CS Lewis makes a simple point in his essay “Good Work and Good Works”: “When our Lord provided a poor wedding party with an extra glass of wine all round, he was doing good works. But also good work; it was a wine really worth drinking.” Sure, we can take it for granted that God would do something well. But I think doing things well does something for your soul. It gives you substance. It speaks to a view of the world that carefully engages, rather than just using to throw away.

To make something so well it is considered craft requires passion, and it requires time. The distillers of Lagavulin love scotch and have dedicated decades to its quality. The craftsman who builds furniture, or the perfect felling axe, spends their life honing their craft. Because it takes time and passion, craft also necessitates specificity. It is an old maxim that you can do many things poorly, or a few things well. The more specific a craft is, the better it is likely to be.

Still, I work in a school. Not all of us can make scotch or pizza. Very few of us get to push a block plane, or grow a great coffee bean. But I think there’s a key part of this in how we choose to eat and buy and spend our time. 

It’s easier to choose convenience. By this point, I am no stranger to the brittle veneer of quality that covers consumerist culture like lipstick on a llama. In the rat race for profit, the products thrown at me are made as cheaply as possible and designed to look as good as possible. I grow weary of learning what product has been newly discovered to be something other than what it presents itself to be or what product has been exploiting our body’s chemistry in order to get us hooked on it. I walk down the grocery store isle bombarded with the best branding money can buy completely skeptical of what is behind the packaging. Consumerist culture creates a mentality of expendability, products are made to break or be used once, and a mentality of exploitation. Where consumerism is a game of cat and mouse, a culture of craft is an invitation into someone else’s passion and skill. It’s a way of finding substance in a substance-less world.

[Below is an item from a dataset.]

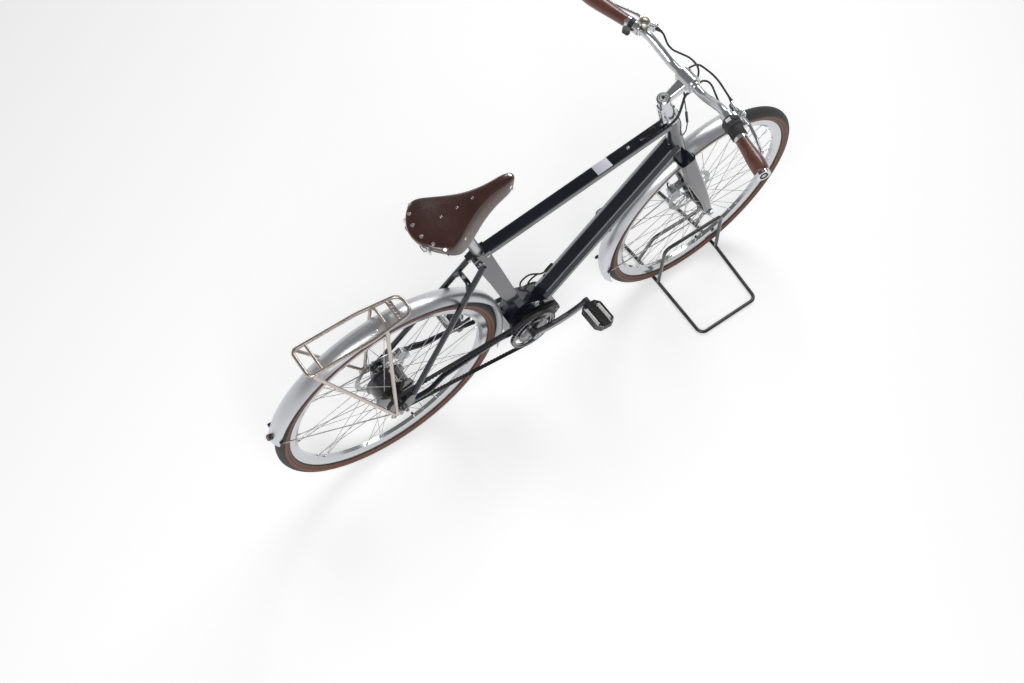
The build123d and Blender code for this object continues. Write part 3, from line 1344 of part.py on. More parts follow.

The more you engage substance, the more substantial you become. The opposite is true the more you engage the cheap, fake, and convenient. This requires intentionality, but it doesn’t have to be complex. I get to choose the pizza from a local bakery: it is delicious, not because it is filled with fat and sugar, but because the crust is masterfully made and each ingredient is fresh and expertly grown. It’s a simple choice, but still, it’s part of a process of choosing a more soulful life. 

There’s one more thing. To achieve craft, you have to care about what you are making. As Lewis says, “There are two sorts of job. Of one sort, a man can truly say, ‘I am doing work which is worth doing. It would still be worth doing if nobody paid for it’…The other kind of job is that…which need not be, ought not to be, or would not be, done by anyone in the whole world unless it were paid.” Craft is not about profit or exploitation. It is about creating something wonderful because you love it. Even if you’re not an expert, the care and dedication is hard to miss and so is the enjoyment value. The essence of craft is the idea that what is being created matters and that it makes the world a more full and rich place. Engaging it builds that quality. You become someone who cares about substance, who cares about the world, rather than someone who is indifferent, disconnected, and ready to throw it all away.